◆ Brief ◆
In the listing below, how many lines contain the word "saved"? Please respond with the number only.

◆ Exercise data ◆

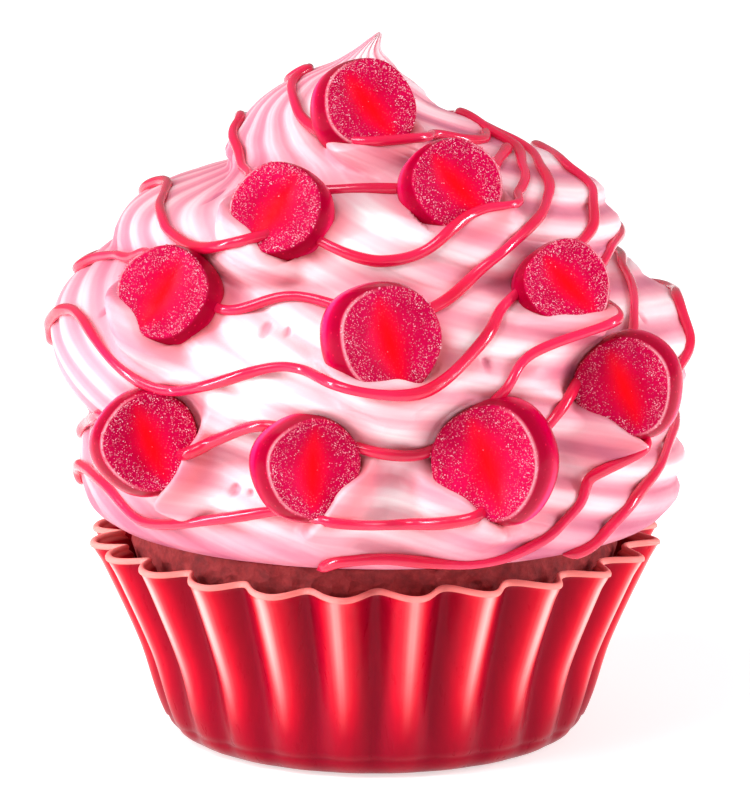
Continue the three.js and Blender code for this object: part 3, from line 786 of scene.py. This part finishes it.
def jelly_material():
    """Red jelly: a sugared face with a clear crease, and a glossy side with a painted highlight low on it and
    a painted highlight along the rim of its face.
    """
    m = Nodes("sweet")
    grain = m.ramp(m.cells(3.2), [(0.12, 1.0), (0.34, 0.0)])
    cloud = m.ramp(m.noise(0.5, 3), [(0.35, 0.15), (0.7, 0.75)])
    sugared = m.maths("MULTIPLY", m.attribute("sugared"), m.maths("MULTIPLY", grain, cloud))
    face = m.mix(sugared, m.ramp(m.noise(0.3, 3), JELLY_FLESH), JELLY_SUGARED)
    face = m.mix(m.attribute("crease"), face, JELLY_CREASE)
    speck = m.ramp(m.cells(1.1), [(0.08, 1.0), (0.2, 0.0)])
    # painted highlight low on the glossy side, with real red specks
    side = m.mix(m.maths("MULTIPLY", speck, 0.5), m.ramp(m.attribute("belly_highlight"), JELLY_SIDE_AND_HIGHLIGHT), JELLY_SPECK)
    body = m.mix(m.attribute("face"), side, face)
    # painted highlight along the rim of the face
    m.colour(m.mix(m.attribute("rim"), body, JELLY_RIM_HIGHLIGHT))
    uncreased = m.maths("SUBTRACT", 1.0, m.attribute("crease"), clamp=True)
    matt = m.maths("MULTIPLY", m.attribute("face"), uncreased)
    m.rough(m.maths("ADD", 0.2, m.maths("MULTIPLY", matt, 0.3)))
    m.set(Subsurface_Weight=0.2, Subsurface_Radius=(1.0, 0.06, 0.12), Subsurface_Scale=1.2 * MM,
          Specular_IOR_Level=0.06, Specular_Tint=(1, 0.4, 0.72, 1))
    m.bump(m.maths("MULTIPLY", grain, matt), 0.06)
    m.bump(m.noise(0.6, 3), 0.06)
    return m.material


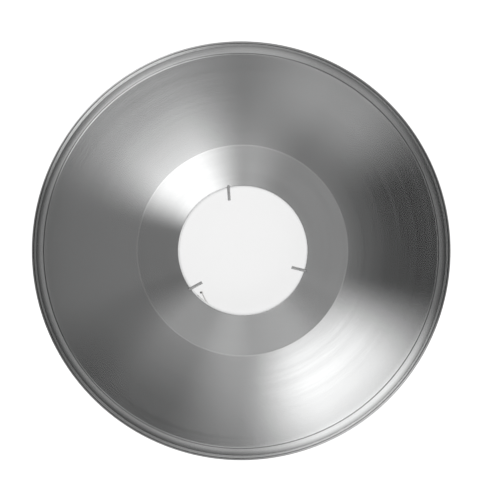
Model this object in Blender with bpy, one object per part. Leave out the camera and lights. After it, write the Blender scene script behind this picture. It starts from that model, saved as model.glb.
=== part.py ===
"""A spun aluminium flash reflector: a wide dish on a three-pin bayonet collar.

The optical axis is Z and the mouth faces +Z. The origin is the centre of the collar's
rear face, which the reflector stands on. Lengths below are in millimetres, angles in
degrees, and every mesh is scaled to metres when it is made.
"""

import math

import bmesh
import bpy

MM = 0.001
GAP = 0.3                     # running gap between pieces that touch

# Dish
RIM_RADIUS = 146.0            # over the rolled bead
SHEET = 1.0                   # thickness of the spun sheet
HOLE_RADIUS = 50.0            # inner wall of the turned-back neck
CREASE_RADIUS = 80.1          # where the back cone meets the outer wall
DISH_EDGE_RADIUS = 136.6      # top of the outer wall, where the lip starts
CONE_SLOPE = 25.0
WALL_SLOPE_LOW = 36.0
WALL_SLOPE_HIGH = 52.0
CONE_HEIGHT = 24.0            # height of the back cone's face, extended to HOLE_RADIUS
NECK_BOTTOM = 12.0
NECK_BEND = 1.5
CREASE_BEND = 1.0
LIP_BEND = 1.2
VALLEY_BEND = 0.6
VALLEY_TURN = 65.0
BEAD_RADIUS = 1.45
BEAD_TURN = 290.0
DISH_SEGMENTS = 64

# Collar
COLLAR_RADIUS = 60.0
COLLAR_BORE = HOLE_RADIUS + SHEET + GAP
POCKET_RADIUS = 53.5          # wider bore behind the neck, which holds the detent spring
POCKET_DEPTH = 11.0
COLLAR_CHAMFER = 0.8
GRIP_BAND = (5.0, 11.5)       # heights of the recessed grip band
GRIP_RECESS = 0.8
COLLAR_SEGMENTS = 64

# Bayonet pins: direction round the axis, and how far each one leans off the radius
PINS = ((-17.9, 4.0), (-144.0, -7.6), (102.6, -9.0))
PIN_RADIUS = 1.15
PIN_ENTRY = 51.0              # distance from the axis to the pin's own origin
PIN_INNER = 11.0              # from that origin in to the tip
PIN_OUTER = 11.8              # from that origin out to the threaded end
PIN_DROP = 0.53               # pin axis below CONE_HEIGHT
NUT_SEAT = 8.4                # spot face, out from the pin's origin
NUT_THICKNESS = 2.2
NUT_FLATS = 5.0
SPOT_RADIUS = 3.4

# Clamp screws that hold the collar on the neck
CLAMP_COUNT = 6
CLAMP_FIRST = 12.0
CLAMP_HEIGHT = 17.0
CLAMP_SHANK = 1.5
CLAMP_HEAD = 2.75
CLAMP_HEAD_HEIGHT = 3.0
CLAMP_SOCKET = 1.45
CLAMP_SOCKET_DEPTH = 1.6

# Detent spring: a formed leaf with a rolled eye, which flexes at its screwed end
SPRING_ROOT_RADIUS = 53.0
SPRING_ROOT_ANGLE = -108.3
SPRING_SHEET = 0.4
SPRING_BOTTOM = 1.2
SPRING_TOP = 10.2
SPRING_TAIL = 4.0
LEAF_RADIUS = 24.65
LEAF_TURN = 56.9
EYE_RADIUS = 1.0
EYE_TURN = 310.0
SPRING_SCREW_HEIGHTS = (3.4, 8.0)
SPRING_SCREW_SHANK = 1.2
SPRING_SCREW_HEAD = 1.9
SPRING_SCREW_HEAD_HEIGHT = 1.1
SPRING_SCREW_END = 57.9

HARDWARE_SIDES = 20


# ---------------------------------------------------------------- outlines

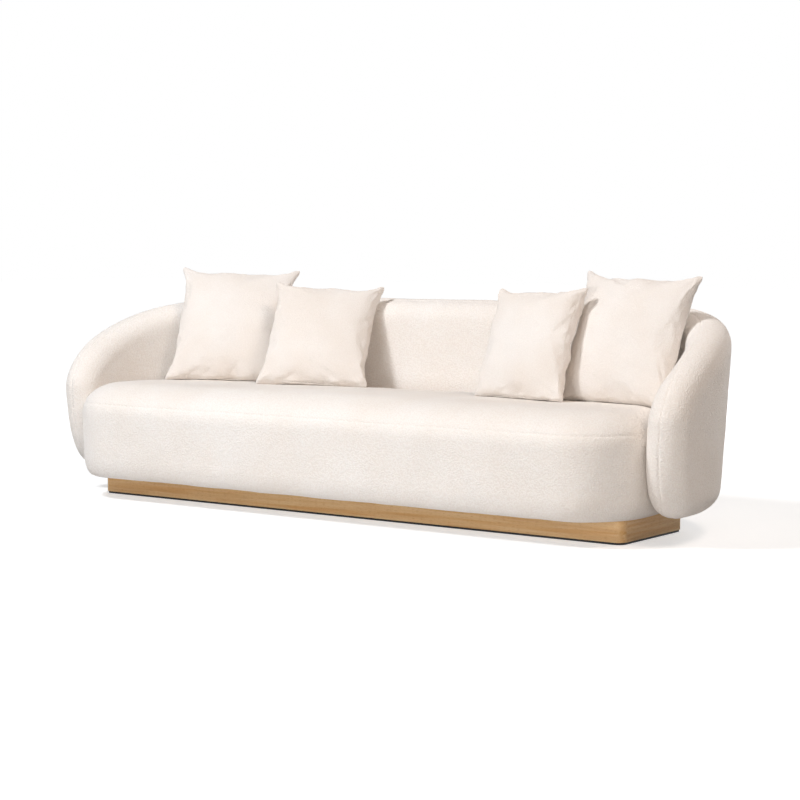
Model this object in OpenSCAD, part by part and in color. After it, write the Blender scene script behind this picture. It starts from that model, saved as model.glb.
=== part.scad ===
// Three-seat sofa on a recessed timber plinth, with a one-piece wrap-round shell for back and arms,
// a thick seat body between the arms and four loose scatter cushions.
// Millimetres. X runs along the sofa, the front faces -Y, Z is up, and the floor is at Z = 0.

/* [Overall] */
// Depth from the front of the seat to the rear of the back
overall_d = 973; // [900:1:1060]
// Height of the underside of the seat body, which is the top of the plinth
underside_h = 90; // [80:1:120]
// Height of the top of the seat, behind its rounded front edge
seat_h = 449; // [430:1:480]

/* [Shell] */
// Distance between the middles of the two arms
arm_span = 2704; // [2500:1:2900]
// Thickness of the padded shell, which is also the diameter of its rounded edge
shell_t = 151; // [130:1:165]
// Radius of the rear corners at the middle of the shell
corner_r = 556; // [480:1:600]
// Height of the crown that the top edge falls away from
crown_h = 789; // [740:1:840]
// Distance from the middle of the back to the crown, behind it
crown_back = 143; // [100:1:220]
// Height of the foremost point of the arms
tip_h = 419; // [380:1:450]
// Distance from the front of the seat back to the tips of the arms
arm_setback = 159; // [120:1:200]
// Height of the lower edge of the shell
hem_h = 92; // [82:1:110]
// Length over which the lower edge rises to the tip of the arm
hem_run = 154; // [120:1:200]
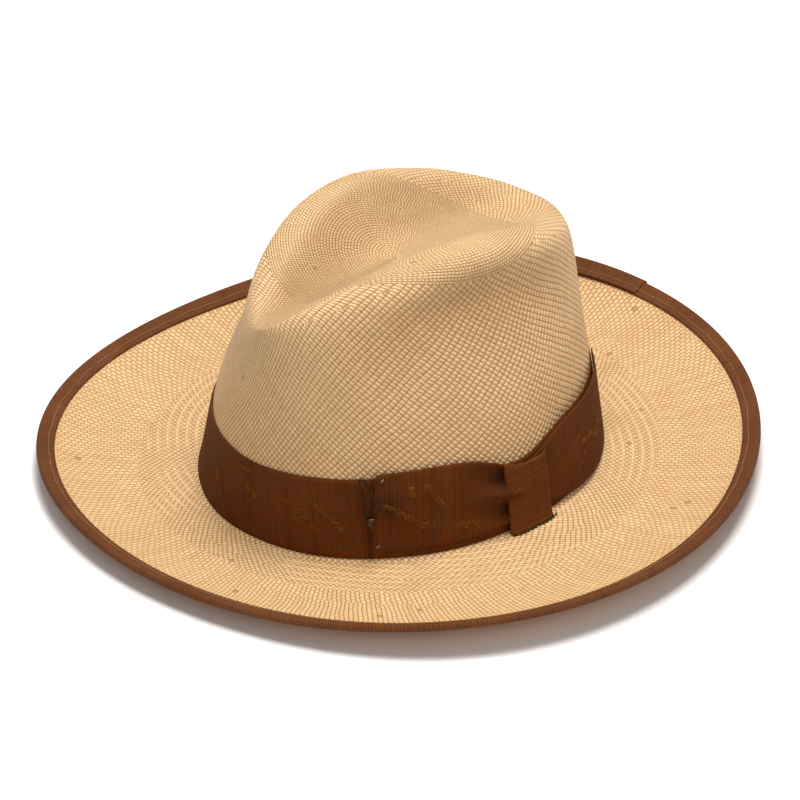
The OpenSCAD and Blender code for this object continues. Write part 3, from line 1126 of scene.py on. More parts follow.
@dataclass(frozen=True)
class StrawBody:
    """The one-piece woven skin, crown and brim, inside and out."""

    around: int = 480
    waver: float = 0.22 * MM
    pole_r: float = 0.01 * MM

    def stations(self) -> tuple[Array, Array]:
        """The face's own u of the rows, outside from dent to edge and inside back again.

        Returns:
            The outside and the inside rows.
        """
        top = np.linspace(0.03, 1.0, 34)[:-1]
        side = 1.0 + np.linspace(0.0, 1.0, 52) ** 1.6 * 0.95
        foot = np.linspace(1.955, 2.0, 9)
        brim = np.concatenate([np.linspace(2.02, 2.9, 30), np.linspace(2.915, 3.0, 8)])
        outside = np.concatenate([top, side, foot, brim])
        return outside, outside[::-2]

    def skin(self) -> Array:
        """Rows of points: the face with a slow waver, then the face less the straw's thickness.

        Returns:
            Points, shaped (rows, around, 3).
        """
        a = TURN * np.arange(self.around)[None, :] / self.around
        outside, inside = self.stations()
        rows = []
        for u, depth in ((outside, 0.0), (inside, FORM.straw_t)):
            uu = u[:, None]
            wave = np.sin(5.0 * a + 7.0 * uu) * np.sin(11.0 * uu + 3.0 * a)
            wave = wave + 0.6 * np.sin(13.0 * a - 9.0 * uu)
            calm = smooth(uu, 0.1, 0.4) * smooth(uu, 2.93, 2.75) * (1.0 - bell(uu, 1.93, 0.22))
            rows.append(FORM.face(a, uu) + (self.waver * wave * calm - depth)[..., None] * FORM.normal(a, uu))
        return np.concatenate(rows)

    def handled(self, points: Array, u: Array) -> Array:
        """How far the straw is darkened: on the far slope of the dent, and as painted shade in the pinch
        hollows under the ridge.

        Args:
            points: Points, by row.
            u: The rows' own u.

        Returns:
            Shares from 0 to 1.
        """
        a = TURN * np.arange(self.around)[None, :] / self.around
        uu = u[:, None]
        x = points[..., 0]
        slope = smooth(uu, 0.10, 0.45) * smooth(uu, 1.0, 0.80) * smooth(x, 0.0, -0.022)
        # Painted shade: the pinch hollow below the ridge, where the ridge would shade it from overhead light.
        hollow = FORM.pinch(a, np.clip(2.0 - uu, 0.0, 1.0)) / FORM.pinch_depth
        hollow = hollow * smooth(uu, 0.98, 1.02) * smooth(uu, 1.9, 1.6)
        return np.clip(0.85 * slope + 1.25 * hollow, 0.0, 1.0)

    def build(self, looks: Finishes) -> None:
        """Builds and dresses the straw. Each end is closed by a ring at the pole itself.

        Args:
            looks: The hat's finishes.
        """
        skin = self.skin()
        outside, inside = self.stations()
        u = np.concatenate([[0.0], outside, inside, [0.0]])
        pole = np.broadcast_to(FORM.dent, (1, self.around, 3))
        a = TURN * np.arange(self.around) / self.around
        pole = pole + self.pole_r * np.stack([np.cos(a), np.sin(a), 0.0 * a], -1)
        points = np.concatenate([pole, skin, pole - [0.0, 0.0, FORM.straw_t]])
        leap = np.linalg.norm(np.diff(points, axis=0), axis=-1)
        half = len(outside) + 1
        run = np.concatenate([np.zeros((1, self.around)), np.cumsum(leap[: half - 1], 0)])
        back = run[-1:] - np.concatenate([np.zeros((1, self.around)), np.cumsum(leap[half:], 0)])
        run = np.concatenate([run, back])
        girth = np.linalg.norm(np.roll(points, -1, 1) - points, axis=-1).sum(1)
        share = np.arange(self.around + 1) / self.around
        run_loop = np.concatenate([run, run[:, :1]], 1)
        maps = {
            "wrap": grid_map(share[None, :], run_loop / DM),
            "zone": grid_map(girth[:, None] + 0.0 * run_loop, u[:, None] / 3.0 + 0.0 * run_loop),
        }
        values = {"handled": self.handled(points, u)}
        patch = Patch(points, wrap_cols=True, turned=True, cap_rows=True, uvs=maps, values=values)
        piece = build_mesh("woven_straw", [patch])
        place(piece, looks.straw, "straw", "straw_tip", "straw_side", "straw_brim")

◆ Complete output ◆
2